▶ **Directions for this task**: Write out exactly the lines from the line with "Write the Blender Python" through the line with "SEAT = 0.0003", both ends included, and no other line.

▶ **Entries shown**:
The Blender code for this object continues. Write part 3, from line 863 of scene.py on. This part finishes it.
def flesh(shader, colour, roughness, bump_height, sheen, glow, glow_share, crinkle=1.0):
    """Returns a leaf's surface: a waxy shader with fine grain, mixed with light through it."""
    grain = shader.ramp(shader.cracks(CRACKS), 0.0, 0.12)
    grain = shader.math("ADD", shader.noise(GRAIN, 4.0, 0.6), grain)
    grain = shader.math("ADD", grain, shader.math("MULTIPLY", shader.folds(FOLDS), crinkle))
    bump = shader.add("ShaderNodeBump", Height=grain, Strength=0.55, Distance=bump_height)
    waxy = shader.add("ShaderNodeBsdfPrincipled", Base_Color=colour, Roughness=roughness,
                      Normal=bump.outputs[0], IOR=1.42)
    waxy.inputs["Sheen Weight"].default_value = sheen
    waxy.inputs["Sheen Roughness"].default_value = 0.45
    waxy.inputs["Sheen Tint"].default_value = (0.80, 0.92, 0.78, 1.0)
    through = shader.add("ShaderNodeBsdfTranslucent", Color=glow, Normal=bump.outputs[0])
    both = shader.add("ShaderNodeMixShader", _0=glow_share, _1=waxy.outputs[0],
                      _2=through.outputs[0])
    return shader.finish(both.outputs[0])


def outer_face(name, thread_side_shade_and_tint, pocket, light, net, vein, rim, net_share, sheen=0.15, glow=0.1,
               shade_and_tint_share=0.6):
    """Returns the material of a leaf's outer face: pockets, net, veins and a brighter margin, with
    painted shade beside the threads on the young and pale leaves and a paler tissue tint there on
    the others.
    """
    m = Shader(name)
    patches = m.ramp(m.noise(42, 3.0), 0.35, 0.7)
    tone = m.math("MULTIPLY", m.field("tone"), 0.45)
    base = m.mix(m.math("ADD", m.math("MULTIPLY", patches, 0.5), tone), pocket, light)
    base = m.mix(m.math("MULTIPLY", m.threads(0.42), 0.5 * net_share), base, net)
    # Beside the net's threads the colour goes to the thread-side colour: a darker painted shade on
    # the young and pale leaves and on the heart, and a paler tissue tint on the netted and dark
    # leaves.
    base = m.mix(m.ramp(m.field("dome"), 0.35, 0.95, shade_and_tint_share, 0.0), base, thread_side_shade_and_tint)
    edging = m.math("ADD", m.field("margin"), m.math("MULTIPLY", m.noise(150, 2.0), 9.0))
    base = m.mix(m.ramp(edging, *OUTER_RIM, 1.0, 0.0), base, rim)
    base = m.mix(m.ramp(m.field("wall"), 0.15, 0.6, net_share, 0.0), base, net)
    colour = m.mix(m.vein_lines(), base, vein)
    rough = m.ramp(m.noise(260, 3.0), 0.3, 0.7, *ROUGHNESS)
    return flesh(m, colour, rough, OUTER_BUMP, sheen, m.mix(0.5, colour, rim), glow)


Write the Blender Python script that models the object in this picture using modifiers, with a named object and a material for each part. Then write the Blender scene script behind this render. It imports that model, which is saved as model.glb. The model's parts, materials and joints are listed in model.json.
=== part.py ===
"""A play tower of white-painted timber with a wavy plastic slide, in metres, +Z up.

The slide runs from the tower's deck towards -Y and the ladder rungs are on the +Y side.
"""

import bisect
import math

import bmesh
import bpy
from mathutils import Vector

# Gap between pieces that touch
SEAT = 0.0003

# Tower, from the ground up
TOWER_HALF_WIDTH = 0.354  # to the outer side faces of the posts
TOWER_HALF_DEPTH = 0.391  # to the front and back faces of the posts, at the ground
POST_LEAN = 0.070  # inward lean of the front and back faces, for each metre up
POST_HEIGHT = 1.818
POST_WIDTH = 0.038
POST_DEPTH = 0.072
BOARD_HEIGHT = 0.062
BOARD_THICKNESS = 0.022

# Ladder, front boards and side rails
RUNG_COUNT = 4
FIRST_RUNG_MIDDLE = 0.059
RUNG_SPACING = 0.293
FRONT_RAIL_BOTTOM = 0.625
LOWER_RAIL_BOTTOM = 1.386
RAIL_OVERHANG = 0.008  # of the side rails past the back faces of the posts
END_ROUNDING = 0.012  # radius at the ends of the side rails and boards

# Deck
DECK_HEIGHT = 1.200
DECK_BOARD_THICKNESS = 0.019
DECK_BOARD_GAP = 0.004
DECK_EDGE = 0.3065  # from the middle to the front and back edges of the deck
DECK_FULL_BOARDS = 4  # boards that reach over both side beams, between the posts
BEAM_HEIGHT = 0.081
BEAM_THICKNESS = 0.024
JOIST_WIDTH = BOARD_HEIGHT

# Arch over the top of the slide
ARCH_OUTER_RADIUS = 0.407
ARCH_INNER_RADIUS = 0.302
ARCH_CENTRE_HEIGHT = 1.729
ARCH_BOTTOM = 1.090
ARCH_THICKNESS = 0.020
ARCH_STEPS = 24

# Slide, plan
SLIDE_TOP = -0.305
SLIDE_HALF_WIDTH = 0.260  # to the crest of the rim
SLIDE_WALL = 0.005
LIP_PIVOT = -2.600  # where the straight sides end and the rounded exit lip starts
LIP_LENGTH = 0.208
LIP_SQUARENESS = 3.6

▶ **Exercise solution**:
Write the Blender Python script that models the object in this picture using modifiers, with a named object and a material for each part. Then write the Blender scene script behind this render. It imports that model, which is saved as model.glb. The model's parts, materials and joints are listed in model.json.
=== part.py ===
"""A play tower of white-painted timber with a wavy plastic slide, in metres, +Z up.

The slide runs from the tower's deck towards -Y and the ladder rungs are on the +Y side.
"""

import bisect
import math

import bmesh
import bpy
from mathutils import Vector

# Gap between pieces that touch
SEAT = 0.0003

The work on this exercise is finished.